# JOB
Reproduce the full listing that appears beneath this instruction exactly.
===== THE INPUT
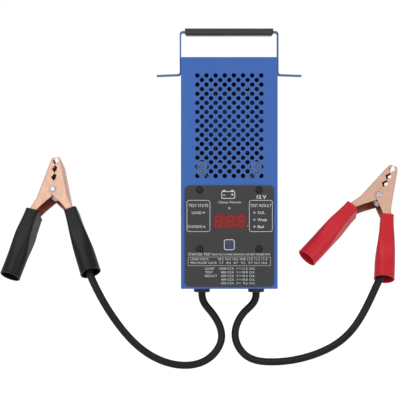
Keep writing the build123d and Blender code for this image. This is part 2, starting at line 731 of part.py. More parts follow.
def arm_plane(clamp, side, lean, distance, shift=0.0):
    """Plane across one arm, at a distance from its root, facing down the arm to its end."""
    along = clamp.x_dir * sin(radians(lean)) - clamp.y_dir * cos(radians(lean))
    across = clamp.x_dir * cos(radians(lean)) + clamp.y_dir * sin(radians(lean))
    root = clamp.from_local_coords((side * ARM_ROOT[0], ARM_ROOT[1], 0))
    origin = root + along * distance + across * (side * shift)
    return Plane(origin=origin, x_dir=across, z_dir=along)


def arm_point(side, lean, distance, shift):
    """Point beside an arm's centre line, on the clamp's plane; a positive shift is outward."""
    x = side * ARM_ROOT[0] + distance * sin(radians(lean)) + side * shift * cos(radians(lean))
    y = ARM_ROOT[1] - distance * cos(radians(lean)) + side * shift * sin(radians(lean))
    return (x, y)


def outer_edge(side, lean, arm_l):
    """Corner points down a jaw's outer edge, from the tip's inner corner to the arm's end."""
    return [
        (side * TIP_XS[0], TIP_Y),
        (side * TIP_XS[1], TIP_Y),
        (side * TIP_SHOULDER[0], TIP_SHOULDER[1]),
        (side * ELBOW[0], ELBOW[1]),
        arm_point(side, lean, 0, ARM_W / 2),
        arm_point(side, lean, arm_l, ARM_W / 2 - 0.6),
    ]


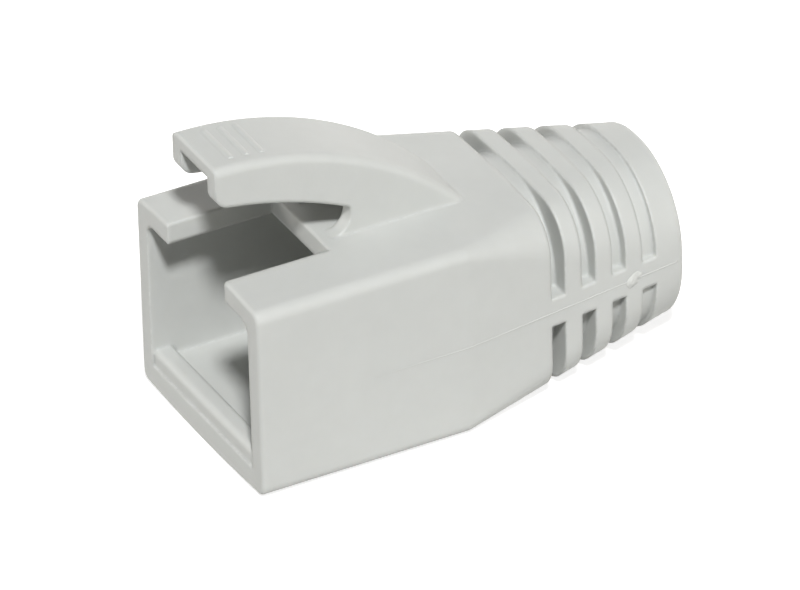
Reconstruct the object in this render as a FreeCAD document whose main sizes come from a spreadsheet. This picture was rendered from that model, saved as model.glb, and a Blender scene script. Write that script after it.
==========
# CORRECT RESPONSE
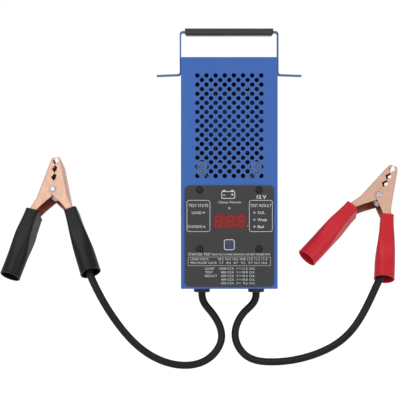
Keep writing the build123d and Blender code for this image. This is part 2, starting at line 731 of part.py. More parts follow.
def arm_plane(clamp, side, lean, distance, shift=0.0):
    """Plane across one arm, at a distance from its root, facing down the arm to its end."""
    along = clamp.x_dir * sin(radians(lean)) - clamp.y_dir * cos(radians(lean))
    across = clamp.x_dir * cos(radians(lean)) + clamp.y_dir * sin(radians(lean))
    root = clamp.from_local_coords((side * ARM_ROOT[0], ARM_ROOT[1], 0))
    origin = root + along * distance + across * (side * shift)
    return Plane(origin=origin, x_dir=across, z_dir=along)


def arm_point(side, lean, distance, shift):
    """Point beside an arm's centre line, on the clamp's plane; a positive shift is outward."""
    x = side * ARM_ROOT[0] + distance * sin(radians(lean)) + side * shift * cos(radians(lean))
    y = ARM_ROOT[1] - distance * cos(radians(lean)) + side * shift * sin(radians(lean))
    return (x, y)


def outer_edge(side, lean, arm_l):
    """Corner points down a jaw's outer edge, from the tip's inner corner to the arm's end."""
    return [
        (side * TIP_XS[0], TIP_Y),
        (side * TIP_XS[1], TIP_Y),
        (side * TIP_SHOULDER[0], TIP_SHOULDER[1]),
        (side * ELBOW[0], ELBOW[1]),
        arm_point(side, lean, 0, ARM_W / 2),
        arm_point(side, lean, arm_l, ARM_W / 2 - 0.6),
    ]


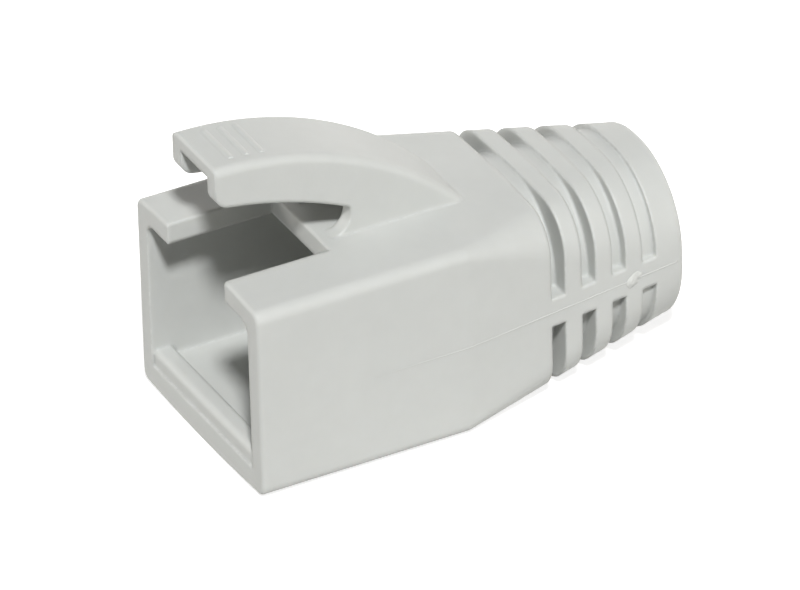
Reconstruct the object in this render as a FreeCAD document whose main sizes come from a spreadsheet. This picture was rendered from that model, saved as model.glb, and a Blender scene script. Write that script after it.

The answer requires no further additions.